Pub Date: Oct. 1st, 1989
Publisher: Pantheon

Arnson, a Washington-based expert on Central America, sets the standard of scholarship for studies of US politics and this country involvement in El Savador and Nicaragua during the Reagan years. The focus here is on Reagan and Congress and their cross purposes in the shaping of Central American foreign policy. In the 1980's, Central America witnessed the convergence of powerful, vastly different policy-making forces. The resulting conflicts continually undermined the goal of achieving a bipartisan, unified strategy for the area. One policy-making group was Reagan and his Republicans, who had clear, forceful goals of reasserting American power again after Vietnam and of not allowing a Western hemisphere nation to tall to communism. Congress, on the other hand, was generally more obedient to majority public opinion and thus more wary of the US being dragged into another Vietnam.
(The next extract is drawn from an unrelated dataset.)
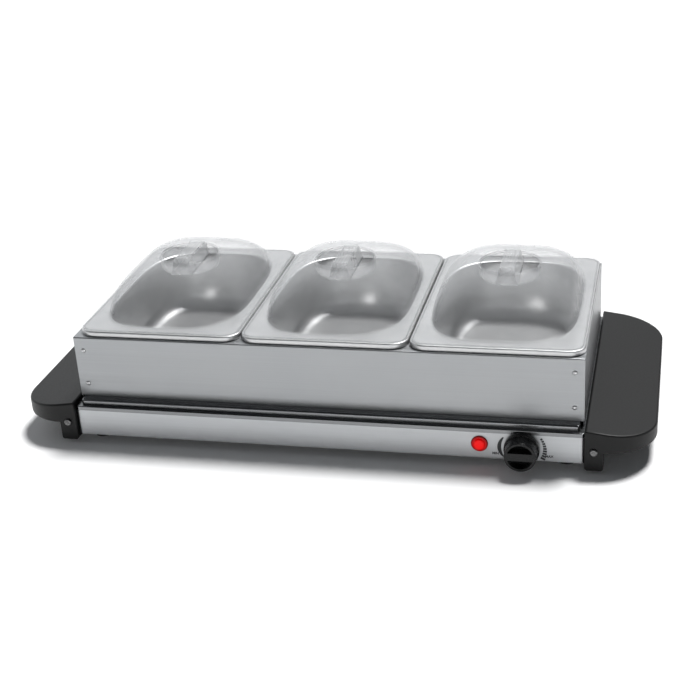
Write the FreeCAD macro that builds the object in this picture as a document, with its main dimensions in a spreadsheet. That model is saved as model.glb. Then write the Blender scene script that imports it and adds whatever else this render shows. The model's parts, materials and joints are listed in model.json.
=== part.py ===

The largely untenable compromise was a doubting Congress' will to use what Arnson terms ""limited means"" (military aid but no direct armed intervention) to achieve ""limited Reagan administration ends."" In El Salvador, US policy was more united in ""defending a post-coup status quo against a revolutionary challenge."" In Nicaragua, however, Congress wanted contra pressure to force Sandinista reform, and it was at bitter odds with the President, who was suspected of wanting the same contra force to overthrow a foreign government. The Iran-contra affair shifted the initiative in Central American policy-making from the executive to the legislature--the result being the ""viable-looking"" Arias peace plan and the curtailing of most contra aid. ""The Reagan administration,"" Arnson concludes, ""sacrificed on the altar of zeal what it could not obtain in the crucible of compromise."" In the end, we were left with a ""self-defeating foreign policy."" The search for a consensus on post-Vietnam foreign policy remained illusive. Arnson makes a strong case for Congress having a legitimate role in the making of foreign policy, especially as a necessary restraint on adventurism in the President--a lesson that looms foremost in this essential book.